Małe szpitale do zamknięcia
Ministerstwo zdrowia przymierza się do likwidacji małych szpitali. Tylko w województwie podlaskim czarne chmury zawisły nad co najmniej dziewięcioma placówkami. Jak pisze gazeta Wyborcza na czarnej liście są m.in. szpitale w: Kolnie i Zambrowie.
- Duże lecznice gwarantują lepszą opiekę – przekonuje w Gazecie Paweł Trzciński, rzecznik Ministerstwa Zdrowia. - Zbyt dużo szpitali na niewielkim obszarze sprawia, że wszystkie toną w długach. Małe szpitale pozbawimy możliwości zawierania kontraktów z Narodowym Funduszem Zdrowia i je po prostu zamkniemy.
Podstawowym kryterium ma być liczba łóżek, ale mają być też inne kryteria.

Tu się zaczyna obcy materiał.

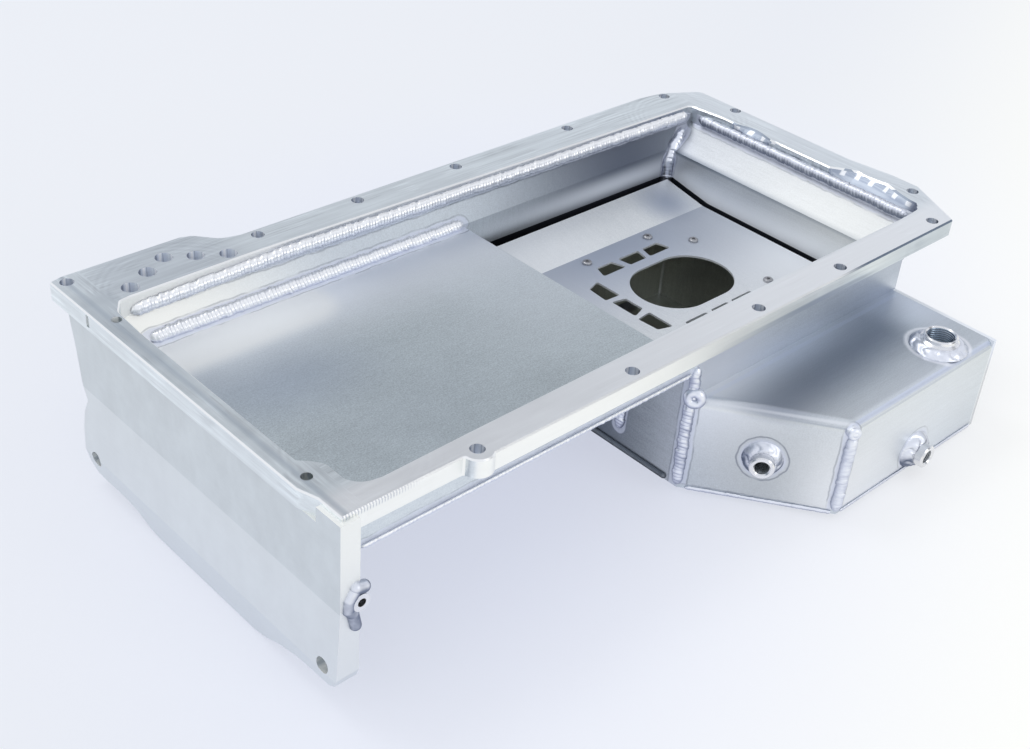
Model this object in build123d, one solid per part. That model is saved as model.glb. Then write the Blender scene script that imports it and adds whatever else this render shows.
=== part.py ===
from build123d import *
import math
import os

# Engine oil pan, welded from aluminium plate and sheet.
# Frame, in millimetres: the gasket face of the rail is z = 0 and the pan hangs below it.
# x runs from the bellhousing plate to the deep sump, y from the kick-out side to the opposite side.
# The origin is the middle of the four rail bolts at mid length.

# Rail
RAIL_T = 12.0
RAIL_LEN = 546.0
RAIL_W = 267.0
BOLT_R = 4.3
END_BOLT_R = 3.25
PLATE_BOLT_R = 5.0
PAD_BOLT_R = 5.6
BOLT_Y_FRONT = 8.0
BOLT_Y_BACK = RAIL_W - 7.0
BOLT_X_MID = (211.0, 408.0)
ORIGIN_X = sum(BOLT_X_MID) / 2
ORIGIN_Y = (BOLT_Y_FRONT + BOLT_Y_BACK) / 2

# Sheet walls
SHEET = 3.0
PLATE_X0 = 1.0
PLATE_X1 = 13.5
FRONT_Y = 12.5
FRONT_IN = FRONT_Y + SHEET
FLOOR_Z = -28.0
FLOOR_BOT = FLOOR_Z - SHEET
SUMP_X = RAIL_LEN - 269.0
SUMP_IN_X = SUMP_X + SHEET
FAR_IN_X = RAIL_LEN - 54.0
FAR_X = FAR_IN_X + SHEET
FAR_TOP_X = RAIL_LEN - 27.0
BACK_TOP_Y = (RAIL_W - 24.4, RAIL_W - 35.6)
BACK_LOW_Y = (RAIL_W - 35.5, RAIL_W - 39.5)
WALL_TOP_Z = -5.0
KNEE_TOP_Z = -13.0
KNEE_Z = -27.0

# Sump and kick-out
SUMP_Z = -120.0
SUMP_IN_Z = SUMP_Z + SHEET
KICK_Z = -50.0
KICK_Y = -69.5
KICK_X = SUMP_X + 60.0
FOLD_R = 7.0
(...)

- Na ich podstawie decyzje w sprawie włączenia do sieci podejmować będzie powołana w każdym województwie rada ds. szpitalnictwa. Jej szefem będzie marszałek - tłumaczy Trzciński.
Tymczasem pomysł ministerstwa popiera wicemarszałek województwa podlaskiego d.s. Zdrowia Krzysztof Tołwiński.
- Czas najwyższy likwidować. Nie mamy pieniędzy na utrzymywanie małych szpitalików - mówi stanowczo dziennikowi.
Gdyby do likwidacji doszło pacjenci z Kolna i Zambrowa mieliby jeździć do szpitala w Łomży, a z Łap do Białegostoku.